WRITTEN EXERCISE:
From the data that follows, print exactly the lines starting at the one containing "pivotBar(0.8, SWITCH.halfDepth), STEEL);" and ending at the one containing "obj.matrix_world = world"; include both of them and nothing more.

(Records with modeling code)
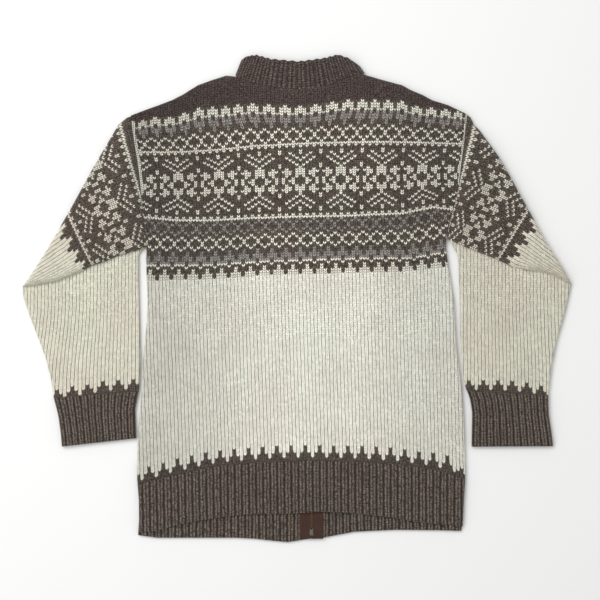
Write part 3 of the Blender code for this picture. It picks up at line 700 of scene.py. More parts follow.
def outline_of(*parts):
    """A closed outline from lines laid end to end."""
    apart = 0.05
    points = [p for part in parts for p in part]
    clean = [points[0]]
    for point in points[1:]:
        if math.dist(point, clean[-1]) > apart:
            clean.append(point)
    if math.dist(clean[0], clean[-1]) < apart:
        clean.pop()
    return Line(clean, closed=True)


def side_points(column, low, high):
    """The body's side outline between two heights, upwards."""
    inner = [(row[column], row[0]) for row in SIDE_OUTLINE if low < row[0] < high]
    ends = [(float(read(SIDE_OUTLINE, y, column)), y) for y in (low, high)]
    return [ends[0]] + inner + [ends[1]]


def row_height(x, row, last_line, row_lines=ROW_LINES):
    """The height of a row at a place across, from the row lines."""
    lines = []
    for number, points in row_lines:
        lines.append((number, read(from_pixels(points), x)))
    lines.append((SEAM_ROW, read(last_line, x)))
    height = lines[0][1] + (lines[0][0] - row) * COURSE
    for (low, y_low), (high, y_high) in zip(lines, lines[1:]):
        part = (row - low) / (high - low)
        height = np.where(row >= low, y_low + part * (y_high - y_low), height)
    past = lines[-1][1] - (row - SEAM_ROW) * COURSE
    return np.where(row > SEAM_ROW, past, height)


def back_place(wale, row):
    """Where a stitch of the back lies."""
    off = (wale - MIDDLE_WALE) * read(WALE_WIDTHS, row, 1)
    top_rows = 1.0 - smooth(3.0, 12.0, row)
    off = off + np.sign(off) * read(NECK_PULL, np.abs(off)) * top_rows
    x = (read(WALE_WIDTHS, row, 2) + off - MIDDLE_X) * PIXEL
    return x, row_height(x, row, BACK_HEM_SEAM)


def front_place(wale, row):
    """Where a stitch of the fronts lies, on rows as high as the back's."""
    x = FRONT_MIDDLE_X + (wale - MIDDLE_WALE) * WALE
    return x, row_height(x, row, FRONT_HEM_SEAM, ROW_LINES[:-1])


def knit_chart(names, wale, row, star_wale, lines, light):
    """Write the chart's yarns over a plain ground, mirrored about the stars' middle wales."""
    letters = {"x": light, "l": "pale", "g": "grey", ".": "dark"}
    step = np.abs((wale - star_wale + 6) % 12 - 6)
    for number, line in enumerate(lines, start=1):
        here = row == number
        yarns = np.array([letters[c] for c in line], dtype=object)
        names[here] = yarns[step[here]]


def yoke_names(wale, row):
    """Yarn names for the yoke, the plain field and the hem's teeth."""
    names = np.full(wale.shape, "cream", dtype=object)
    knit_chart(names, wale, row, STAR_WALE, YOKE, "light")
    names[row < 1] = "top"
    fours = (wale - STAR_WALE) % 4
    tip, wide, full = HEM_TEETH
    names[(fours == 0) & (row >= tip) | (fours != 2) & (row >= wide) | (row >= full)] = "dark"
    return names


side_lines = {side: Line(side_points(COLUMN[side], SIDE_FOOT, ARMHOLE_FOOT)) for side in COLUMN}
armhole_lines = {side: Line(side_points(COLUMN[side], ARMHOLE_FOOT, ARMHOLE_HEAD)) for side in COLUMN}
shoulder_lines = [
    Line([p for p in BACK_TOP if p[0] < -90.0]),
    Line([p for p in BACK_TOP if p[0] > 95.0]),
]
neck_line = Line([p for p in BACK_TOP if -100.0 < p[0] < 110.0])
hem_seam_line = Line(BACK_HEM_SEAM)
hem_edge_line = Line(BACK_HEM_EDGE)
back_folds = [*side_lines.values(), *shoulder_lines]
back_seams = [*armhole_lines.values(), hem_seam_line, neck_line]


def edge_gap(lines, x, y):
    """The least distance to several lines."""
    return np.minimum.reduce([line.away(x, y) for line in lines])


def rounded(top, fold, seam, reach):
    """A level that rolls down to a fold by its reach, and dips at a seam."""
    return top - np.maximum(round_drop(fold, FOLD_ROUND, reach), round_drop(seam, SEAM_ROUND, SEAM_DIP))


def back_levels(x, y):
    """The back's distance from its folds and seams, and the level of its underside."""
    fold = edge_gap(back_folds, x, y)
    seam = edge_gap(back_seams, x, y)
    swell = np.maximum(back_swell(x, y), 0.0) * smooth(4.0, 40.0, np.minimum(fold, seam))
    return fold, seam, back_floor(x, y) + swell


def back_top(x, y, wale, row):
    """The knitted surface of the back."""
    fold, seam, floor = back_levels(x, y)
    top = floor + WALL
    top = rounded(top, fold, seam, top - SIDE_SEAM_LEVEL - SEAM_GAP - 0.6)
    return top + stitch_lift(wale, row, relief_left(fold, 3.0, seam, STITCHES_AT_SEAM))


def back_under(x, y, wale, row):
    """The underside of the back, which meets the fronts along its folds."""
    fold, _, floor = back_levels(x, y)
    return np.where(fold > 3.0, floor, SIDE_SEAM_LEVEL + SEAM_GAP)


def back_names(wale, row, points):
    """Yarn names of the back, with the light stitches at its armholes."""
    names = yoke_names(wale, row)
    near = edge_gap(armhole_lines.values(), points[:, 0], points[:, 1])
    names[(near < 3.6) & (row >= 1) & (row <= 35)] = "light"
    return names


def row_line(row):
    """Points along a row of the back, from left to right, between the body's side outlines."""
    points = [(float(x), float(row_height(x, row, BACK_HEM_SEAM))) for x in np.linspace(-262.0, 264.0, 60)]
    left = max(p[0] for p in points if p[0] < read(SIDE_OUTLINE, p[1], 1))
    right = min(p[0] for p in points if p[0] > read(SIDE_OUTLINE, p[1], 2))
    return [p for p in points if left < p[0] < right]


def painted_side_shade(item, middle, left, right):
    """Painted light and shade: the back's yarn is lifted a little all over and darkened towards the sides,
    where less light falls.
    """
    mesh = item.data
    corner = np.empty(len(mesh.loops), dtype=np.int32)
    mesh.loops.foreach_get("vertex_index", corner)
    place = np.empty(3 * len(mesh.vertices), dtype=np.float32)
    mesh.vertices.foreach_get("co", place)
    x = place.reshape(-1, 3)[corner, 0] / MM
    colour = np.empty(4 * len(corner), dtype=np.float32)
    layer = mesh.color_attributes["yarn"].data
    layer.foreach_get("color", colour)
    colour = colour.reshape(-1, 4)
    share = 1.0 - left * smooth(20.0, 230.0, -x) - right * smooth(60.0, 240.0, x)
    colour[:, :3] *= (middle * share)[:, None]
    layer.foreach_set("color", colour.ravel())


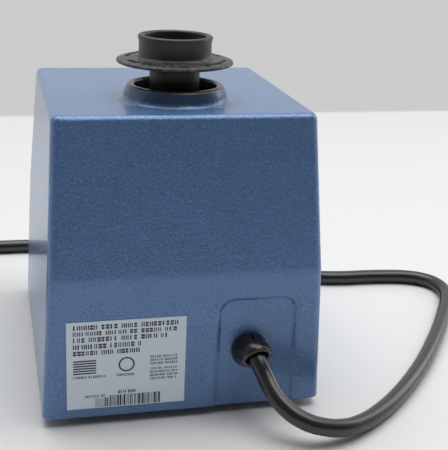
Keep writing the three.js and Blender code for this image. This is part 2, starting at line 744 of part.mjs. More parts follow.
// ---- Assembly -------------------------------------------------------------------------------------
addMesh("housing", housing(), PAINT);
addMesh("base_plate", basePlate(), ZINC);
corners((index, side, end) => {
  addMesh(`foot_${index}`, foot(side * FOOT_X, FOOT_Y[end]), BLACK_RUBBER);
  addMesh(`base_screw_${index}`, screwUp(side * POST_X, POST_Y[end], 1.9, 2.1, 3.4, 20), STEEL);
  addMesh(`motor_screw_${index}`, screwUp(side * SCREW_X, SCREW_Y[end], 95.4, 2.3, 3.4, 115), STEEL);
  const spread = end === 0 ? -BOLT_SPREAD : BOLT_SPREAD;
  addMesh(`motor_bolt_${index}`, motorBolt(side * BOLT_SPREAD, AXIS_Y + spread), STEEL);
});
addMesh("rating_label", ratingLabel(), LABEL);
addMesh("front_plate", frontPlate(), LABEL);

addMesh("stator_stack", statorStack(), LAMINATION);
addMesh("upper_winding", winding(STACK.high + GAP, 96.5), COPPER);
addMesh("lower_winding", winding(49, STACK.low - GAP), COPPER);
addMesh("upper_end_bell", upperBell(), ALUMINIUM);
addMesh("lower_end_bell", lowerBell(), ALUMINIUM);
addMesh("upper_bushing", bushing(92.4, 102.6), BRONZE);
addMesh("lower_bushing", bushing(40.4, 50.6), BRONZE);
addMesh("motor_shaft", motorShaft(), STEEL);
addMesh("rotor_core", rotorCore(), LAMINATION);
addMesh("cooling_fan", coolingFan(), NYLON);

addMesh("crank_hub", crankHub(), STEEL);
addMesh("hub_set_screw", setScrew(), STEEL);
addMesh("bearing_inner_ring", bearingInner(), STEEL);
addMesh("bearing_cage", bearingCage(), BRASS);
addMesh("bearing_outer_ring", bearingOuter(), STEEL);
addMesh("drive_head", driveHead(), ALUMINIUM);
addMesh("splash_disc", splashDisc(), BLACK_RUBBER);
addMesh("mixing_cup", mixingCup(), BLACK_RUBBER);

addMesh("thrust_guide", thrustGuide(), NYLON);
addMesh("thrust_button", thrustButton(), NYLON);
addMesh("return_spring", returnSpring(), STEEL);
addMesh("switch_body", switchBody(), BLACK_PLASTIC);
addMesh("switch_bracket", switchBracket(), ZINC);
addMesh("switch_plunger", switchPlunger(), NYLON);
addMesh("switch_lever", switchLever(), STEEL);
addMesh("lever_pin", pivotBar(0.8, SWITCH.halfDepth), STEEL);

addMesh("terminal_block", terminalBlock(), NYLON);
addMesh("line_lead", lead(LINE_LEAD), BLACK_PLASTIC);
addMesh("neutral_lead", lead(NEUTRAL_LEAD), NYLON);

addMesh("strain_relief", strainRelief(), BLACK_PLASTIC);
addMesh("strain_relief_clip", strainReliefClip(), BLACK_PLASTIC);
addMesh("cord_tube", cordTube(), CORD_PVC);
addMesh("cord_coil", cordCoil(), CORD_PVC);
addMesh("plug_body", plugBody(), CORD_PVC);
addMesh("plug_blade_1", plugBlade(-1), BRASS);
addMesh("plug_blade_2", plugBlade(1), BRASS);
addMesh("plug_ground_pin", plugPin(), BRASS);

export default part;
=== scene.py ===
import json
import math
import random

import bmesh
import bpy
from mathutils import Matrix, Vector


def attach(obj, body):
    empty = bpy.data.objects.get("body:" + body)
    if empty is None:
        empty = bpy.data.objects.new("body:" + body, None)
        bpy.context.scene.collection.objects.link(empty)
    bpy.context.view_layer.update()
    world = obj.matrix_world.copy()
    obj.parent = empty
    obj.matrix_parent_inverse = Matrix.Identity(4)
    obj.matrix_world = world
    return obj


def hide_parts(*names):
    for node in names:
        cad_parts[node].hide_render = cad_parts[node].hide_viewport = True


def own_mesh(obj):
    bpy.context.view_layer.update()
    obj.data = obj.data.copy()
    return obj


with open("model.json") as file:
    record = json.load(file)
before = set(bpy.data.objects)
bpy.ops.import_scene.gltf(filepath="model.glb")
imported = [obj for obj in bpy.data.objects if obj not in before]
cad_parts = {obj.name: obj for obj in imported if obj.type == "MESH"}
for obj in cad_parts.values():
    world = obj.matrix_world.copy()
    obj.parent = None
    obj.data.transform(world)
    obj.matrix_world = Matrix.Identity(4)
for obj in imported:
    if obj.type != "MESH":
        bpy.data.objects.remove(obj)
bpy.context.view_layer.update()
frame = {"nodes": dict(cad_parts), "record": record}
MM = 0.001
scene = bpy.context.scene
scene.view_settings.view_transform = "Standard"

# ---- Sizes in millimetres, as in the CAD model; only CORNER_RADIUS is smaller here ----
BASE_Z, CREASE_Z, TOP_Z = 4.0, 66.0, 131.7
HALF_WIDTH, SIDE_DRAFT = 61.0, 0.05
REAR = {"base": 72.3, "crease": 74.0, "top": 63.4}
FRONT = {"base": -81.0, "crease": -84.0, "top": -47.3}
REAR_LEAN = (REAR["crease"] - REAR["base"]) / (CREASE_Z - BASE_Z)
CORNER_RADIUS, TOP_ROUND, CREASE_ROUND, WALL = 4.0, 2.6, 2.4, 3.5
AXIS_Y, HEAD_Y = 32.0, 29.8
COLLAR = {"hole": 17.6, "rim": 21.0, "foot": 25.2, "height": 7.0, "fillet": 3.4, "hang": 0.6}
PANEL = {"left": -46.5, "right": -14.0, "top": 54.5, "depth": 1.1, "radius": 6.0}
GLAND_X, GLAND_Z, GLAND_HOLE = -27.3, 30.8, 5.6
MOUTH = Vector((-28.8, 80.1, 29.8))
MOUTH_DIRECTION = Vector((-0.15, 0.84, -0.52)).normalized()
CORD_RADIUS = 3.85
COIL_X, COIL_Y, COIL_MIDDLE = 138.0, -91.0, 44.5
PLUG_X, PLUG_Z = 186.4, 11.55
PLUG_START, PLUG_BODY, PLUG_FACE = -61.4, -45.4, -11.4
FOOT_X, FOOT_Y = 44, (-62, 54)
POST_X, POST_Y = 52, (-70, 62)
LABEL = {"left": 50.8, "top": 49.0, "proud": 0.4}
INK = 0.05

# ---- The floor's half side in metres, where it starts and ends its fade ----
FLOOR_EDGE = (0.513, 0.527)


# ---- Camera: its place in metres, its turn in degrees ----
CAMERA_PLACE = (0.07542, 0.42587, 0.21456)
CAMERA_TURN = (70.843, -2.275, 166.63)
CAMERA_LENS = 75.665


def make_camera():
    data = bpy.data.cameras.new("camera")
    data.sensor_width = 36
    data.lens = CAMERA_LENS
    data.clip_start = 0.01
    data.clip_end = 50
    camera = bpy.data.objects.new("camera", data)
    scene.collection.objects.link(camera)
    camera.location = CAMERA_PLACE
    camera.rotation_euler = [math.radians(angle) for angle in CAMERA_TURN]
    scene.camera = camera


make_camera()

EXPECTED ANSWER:
addMesh("lever_pin", pivotBar(0.8, SWITCH.halfDepth), STEEL);

addMesh("terminal_block", terminalBlock(), NYLON);
addMesh("line_lead", lead(LINE_LEAD), BLACK_PLASTIC);
addMesh("neutral_lead", lead(NEUTRAL_LEAD), NYLON);

addMesh("strain_relief", strainRelief(), BLACK_PLASTIC);
addMesh("strain_relief_clip", strainReliefClip(), BLACK_PLASTIC);
addMesh("cord_tube", cordTube(), CORD_PVC);
addMesh("cord_coil", cordCoil(), CORD_PVC);
addMesh("plug_body", plugBody(), CORD_PVC);
addMesh("plug_blade_1", plugBlade(-1), BRASS);
addMesh("plug_blade_2", plugBlade(1), BRASS);
addMesh("plug_ground_pin", plugPin(), BRASS);

export default part;
=== scene.py ===
import json
import math
import random

import bmesh
import bpy
from mathutils import Matrix, Vector


def attach(obj, body):
    empty = bpy.data.objects.get("body:" + body)
    if empty is None:
        empty = bpy.data.objects.new("body:" + body, None)
        bpy.context.scene.collection.objects.link(empty)
    bpy.context.view_layer.update()
    world = obj.matrix_world.copy()
    obj.parent = empty
    obj.matrix_parent_inverse = Matrix.Identity(4)
    obj.matrix_world = world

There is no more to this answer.